Distributed Database Systems

Distributed Database Systems have become increasingly essential for modern applications due to their high availability and scalability.

While distributed database systems are more complex to manage than centralized databases, there are many fully managed database services available. However, it is still necessary to understand how they work, even when using these services.

CAP Theorem

The CAP theorem states that a distributed database system can only satisfy two of the following three properties:

  • Consistency: All nodes in the system see the same data at the same time.

  • Availability: The system is always available for reads and writes.

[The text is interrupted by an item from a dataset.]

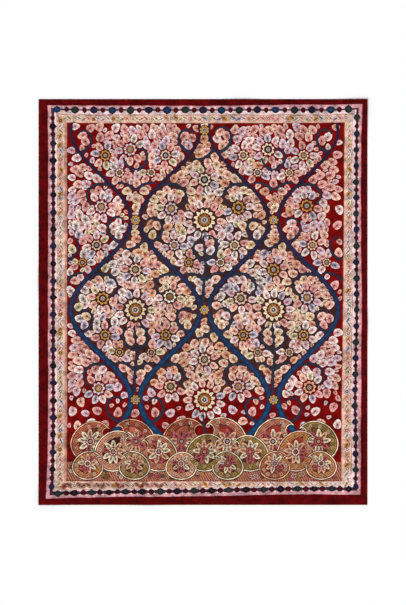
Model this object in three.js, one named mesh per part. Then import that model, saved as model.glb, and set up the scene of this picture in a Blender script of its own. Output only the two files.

  • Partition Tolerance: The system remains operational even if there are network partitions between nodes.

Clustering

Clustering involves grouping multiple database servers to form a single logical unit. This can be done for various reasons, such as increasing availability, improving performance, or providing redundancy.

Sharding

Sharding distributes data across multiple physical servers or nodes by partitioning the dataset based on specific criteria (e.g., range, hash, or list partitioning).

Sharding enables databases to handle larger datasets and higher traffic by distributing the load across multiple machines. It also minimizes the risk of a single point of failure. However, sharding is more complex than clustering and requires careful management of data distribution, making it challenging to maintain data consistency across shards.

Consistent Hashing

Consistent hashing is a technique used to distribute data across a cluster of servers in a way that minimizes the impact of adding or removing servers. This is particularly useful for distributed systems that may experience changes in server count over time. Here's how it works:

  • Hash Ring: A circular hash ring is created, with each node assigned a unique hash value.

  • Data Distribution: Data items are hashed using the same hash function as the nodes. Each data item is assigned to the node whose hash value is immediately clockwise on the ring.

  • Node Addition/Removal: When a node is added or removed, only a small subset of data items needs to be redistributed. The hash ring remains relatively unchanged, allowing most data items to retain their original node assignments.

Consistent hashing reduces data movement, improves scalability, and allows the system to handle changes in the number of servers without significant performance degradation. This also enhances availability since the system can continue providing service even if some nodes fail.

Consistency Levels

Consistency levels in databases define how data is synchronized across multiple nodes, determining the trade-offs between data availability and consistency:

  • Strong Consistency: All reads return the most recent committed data.

  • Eventual Consistency: Data will eventually become consistent across all nodes, but there may be temporary inconsistencies.

  • Causal Consistency: Updates that are causally related are seen in the same order by all nodes.